- [Work instructions]
Copy every line of the listing exactly.

------------------------

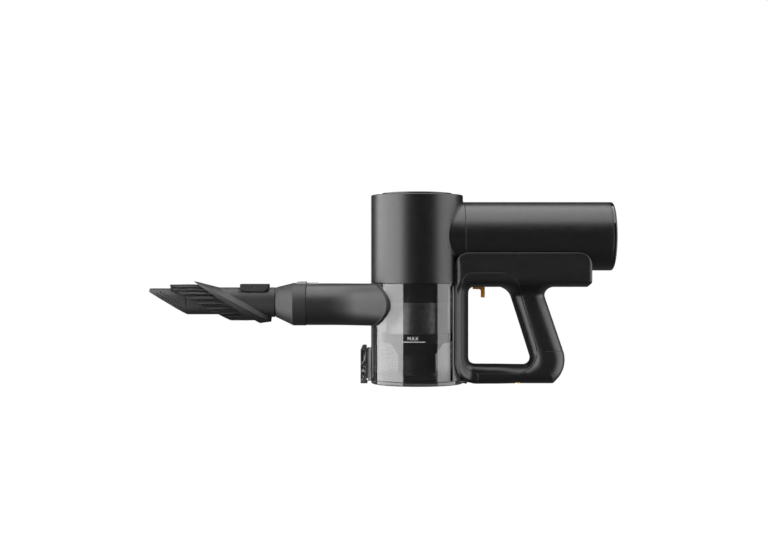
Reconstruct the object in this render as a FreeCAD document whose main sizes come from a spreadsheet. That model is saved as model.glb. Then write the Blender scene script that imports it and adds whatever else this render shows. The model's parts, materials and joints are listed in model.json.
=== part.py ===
"""Handheld vacuum cleaner with a clear dust cup, a loop handle and a brush on its crevice tube.

Millimetres. +X runs from the nozzle to the rear end, +Z is up, and the origin lies on the dust
cup's axis at the underside of its lid, which is level with the bottom of the handle.
"""
import FreeCAD, Part
import math
import os
import re

import Sketcher

Vector = FreeCAD.Vector
Rotation = FreeCAD.Rotation

# ---------------------------------------------------------------- driving dimensions
DIMENSIONS = {
    # dust cup and its lid
    "cup_radius": 55.0,
    "cup_wall": 2.5,
    "cup_low": 5.3,
    "cup_top": 119.6,
    "lid_thick": 4.7,
    "plug_radius": 51.8,
    "plug_top": 12.0,
    "hinge_far": 57.5,
    "hinge_up": 2.7,
    "knuckle_radius": 2.4,
    "bracket_thick": 2.0,
    # what hangs inside the cup
    "column_radius": 22.4,
    "funnel_radius": 33.0,
    "funnel_low": 34.0,
    "skirt_radius": 42.6,
    "skirt_low": 49.4,
    "skirt_top": 60.0,
    "screen_radius": 37.0,
    "screen_top": 97.0,
    "screen_wall": 0.8,
    "cone_circle": 24.0,
    # latch at the front of the cup
    "latch_front": -67.6,
    "latch_low": 0.5,
    "latch_top": 45.6,
    "latch_half": 11.0,
    "latch_pivot_far": -62.6,
    "latch_pivot_up": 20.0,
    # tall round housing and filter
    "housing_low": 120.0,
    "housing_top": 225.0,
    "housing_wall": 2.5,
    "filter_bore": 42.3,
    "filter_radius": 42.0,
    "filter_low": 146.0,
    "cap_top": 228.0,
    # horizontal barrel with the motor
    "barrel_up": 176.0,
    "barrel_radius": 41.0,
    "barrel_wall": 2.5,
    "neck_end": 56.4,
    "barrel_end": 229.7,
    "rear_end": 234.0,
    "grille_radius": 34.0,
    "display_radius": 18.0,
    "button_radius": 5.0,
    "button_down": 9.0,
    "motor_front": 96.0,
    "motor_rear": 176.0,
    "motor_radius": 30.0,
    "shaft_radius": 2.5,
    # inlet duct and tool
    "duct_up": 94.6,
    "duct_radius": 25.0,
    "duct_wall": 2.0,
    "duct_shift": 19.5,
    "duct_front": -132.0,
    "bend_front": -110.0,
    "bend_rear": -54.0,
    "collar_front": -148.0,
    "collar_radius": 25.5,
    "spigot_radius": 22.7,
    "spigot_end": -118.0,
    "cone_front": -169.0,
    "tube_up": 98.0,
    "tube_half": 15.6,
    "tube_width": 11.5,
    "tube_wall": 1.8,
    "tip_far": -320.0,
    "mouth_low_far": -275.0,
    "bleed_radius": 0.85,
    "bleed_step": 3.54,
    "bleed_drop": 2.055,
    "sleeve_up": 97.0,
    "sleeve_half": 17.8,
    "sleeve_width": 14.0,
    "sleeve_rear": -170.0,
    "rim_far": -227.7,
    "rim_half": 47.1,
    "rim_width": 20.0,
    "crease_far": -218.6,
    "crease_half": 49.8,
    "crease_width": 20.5,
    "shroud_rear_far": -205.5,
    "shroud_rear_half": 36.1,
    "rocker_far": -194.3,
    "rocker_up": 115.0,
    "rocker_front": -211.2,
    "rocker_rear": -177.6,
    "rocker_top": 118.9,
    "rocker_low": 110.0,
    "rocker_half": 12.4,
    "tool_gap": 0.4,
    "button_top": 121.9,
    # handle: outline corners seen from the side
    "block_front": 43.7,
    "block_rear": 205.0,
    "block_top": 157.6,
    "block_low": 116.8,
    "grip_root": 148.7,
    "heel_far": 181.4,
    "heel_up": 19.9,
    "sole_end": 162.8,
    "hole_front": 60.6,
    "hole_top": 116.8,
    "hole_top_far": 109.0,
    "hole_low_far": 138.3,
    "hole_low": 22.7,
    "seam_front": 52.2,
    "seam_top": 132.6,
    "seam_top_far": 115.2,
    "seam_low_far": 162.4,
    "seam_low": 12.7,
    "cover_front": 71.8,
    "cover_top": 39.4,
    "block_half": 38.5,
    "bar_half": 36.0,
    "grip_half": 19.0,
    "handle_wall": 2.7,
    "trough_wall": 2.0,
    "handle_gap": 0.3,
    "cup_gap": 2.4,
    "grip_tilt": -18.0,
    "grip_foot_far": 157.0,
    "grip_foot_up": 30.0,
    "cell_pitch": 7.4,
    # trigger
    "trigger_front": 67.1,
    "trigger_rear": 81.0,
    "trigger_low": 102.6,
    "trigger_roof": 116.5,
    # pins, screws and charging contacts
    "pin_radius": 1.2,
    "pin_fit": 0.06,
    "screw_radius": 1.5,
    "screw_head_radius": 3.0,
    "contact_far": 120.0,
    "contact_radius": 2.9,
}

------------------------

- [Solution to this task]
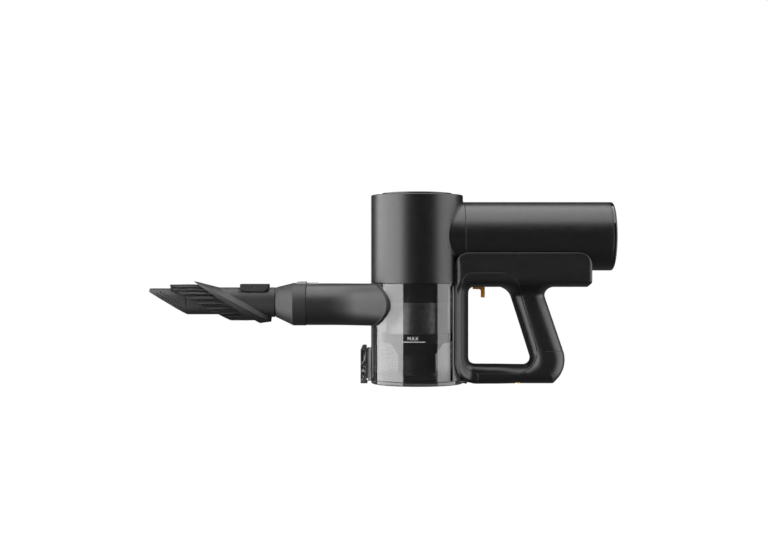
Reconstruct the object in this render as a FreeCAD document whose main sizes come from a spreadsheet. That model is saved as model.glb. Then write the Blender scene script that imports it and adds whatever else this render shows. The model's parts, materials and joints are listed in model.json.
=== part.py ===
"""Handheld vacuum cleaner with a clear dust cup, a loop handle and a brush on its crevice tube.

Millimetres. +X runs from the nozzle to the rear end, +Z is up, and the origin lies on the dust
cup's axis at the underside of its lid, which is level with the bottom of the handle.
"""
import FreeCAD, Part
import math
import os
import re

import Sketcher

Vector = FreeCAD.Vector
Rotation = FreeCAD.Rotation

# ---------------------------------------------------------------- driving dimensions
DIMENSIONS = {
    # dust cup and its lid
    "cup_radius": 55.0,
    "cup_wall": 2.5,
    "cup_low": 5.3,
    "cup_top": 119.6,
    "lid_thick": 4.7,
    "plug_radius": 51.8,
    "plug_top": 12.0,
    "hinge_far": 57.5,
    "hinge_up": 2.7,
    "knuckle_radius": 2.4,
    "bracket_thick": 2.0,
    # what hangs inside the cup
    "column_radius": 22.4,
    "funnel_radius": 33.0,
    "funnel_low": 34.0,
    "skirt_radius": 42.6,
    "skirt_low": 49.4,
    "skirt_top": 60.0,
    "screen_radius": 37.0,
    "screen_top": 97.0,
    "screen_wall": 0.8,
    "cone_circle": 24.0,
    # latch at the front of the cup
    "latch_front": -67.6,
    "latch_low": 0.5,
    "latch_top": 45.6,
    "latch_half": 11.0,
    "latch_pivot_far": -62.6,
    "latch_pivot_up": 20.0,
    # tall round housing and filter
    "housing_low": 120.0,
    "housing_top": 225.0,
    "housing_wall": 2.5,
    "filter_bore": 42.3,
    "filter_radius": 42.0,
    "filter_low": 146.0,
    "cap_top": 228.0,
    # horizontal barrel with the motor
    "barrel_up": 176.0,
    "barrel_radius": 41.0,
    "barrel_wall": 2.5,
    "neck_end": 56.4,
    "barrel_end": 229.7,
    "rear_end": 234.0,
    "grille_radius": 34.0,
    "display_radius": 18.0,
    "button_radius": 5.0,
    "button_down": 9.0,
    "motor_front": 96.0,
    "motor_rear": 176.0,
    "motor_radius": 30.0,
    "shaft_radius": 2.5,
    # inlet duct and tool
    "duct_up": 94.6,
    "duct_radius": 25.0,
    "duct_wall": 2.0,
    "duct_shift": 19.5,
    "duct_front": -132.0,
    "bend_front": -110.0,
    "bend_rear": -54.0,
    "collar_front": -148.0,
    "collar_radius": 25.5,
    "spigot_radius": 22.7,
    "spigot_end": -118.0,
    "cone_front": -169.0,
    "tube_up": 98.0,
    "tube_half": 15.6,
    "tube_width": 11.5,
    "tube_wall": 1.8,
    "tip_far": -320.0,
    "mouth_low_far": -275.0,
    "bleed_radius": 0.85,
    "bleed_step": 3.54,
    "bleed_drop": 2.055,
    "sleeve_up": 97.0,
    "sleeve_half": 17.8,
    "sleeve_width": 14.0,
    "sleeve_rear": -170.0,
    "rim_far": -227.7,
    "rim_half": 47.1,
    "rim_width": 20.0,
    "crease_far": -218.6,
    "crease_half": 49.8,
    "crease_width": 20.5,
    "shroud_rear_far": -205.5,
    "shroud_rear_half": 36.1,
    "rocker_far": -194.3,
    "rocker_up": 115.0,
    "rocker_front": -211.2,
    "rocker_rear": -177.6,
    "rocker_top": 118.9,
    "rocker_low": 110.0,
    "rocker_half": 12.4,
    "tool_gap": 0.4,
    "button_top": 121.9,
    # handle: outline corners seen from the side
    "block_front": 43.7,
    "block_rear": 205.0,
    "block_top": 157.6,
    "block_low": 116.8,
    "grip_root": 148.7,
    "heel_far": 181.4,
    "heel_up": 19.9,
    "sole_end": 162.8,
    "hole_front": 60.6,
    "hole_top": 116.8,
    "hole_top_far": 109.0,
    "hole_low_far": 138.3,
    "hole_low": 22.7,
    "seam_front": 52.2,
    "seam_top": 132.6,
    "seam_top_far": 115.2,
    "seam_low_far": 162.4,
    "seam_low": 12.7,
    "cover_front": 71.8,
    "cover_top": 39.4,
    "block_half": 38.5,
    "bar_half": 36.0,
    "grip_half": 19.0,
    "handle_wall": 2.7,
    "trough_wall": 2.0,
    "handle_gap": 0.3,
    "cup_gap": 2.4,
    "grip_tilt": -18.0,
    "grip_foot_far": 157.0,
    "grip_foot_up": 30.0,
    "cell_pitch": 7.4,
    # trigger
    "trigger_front": 67.1,
    "trigger_rear": 81.0,
    "trigger_low": 102.6,
    "trigger_roof": 116.5,
    # pins, screws and charging contacts
    "pin_radius": 1.2,
    "pin_fit": 0.06,
    "screw_radius": 1.5,
    "screw_head_radius": 3.0,
    "contact_far": 120.0,
    "contact_radius": 2.9,
}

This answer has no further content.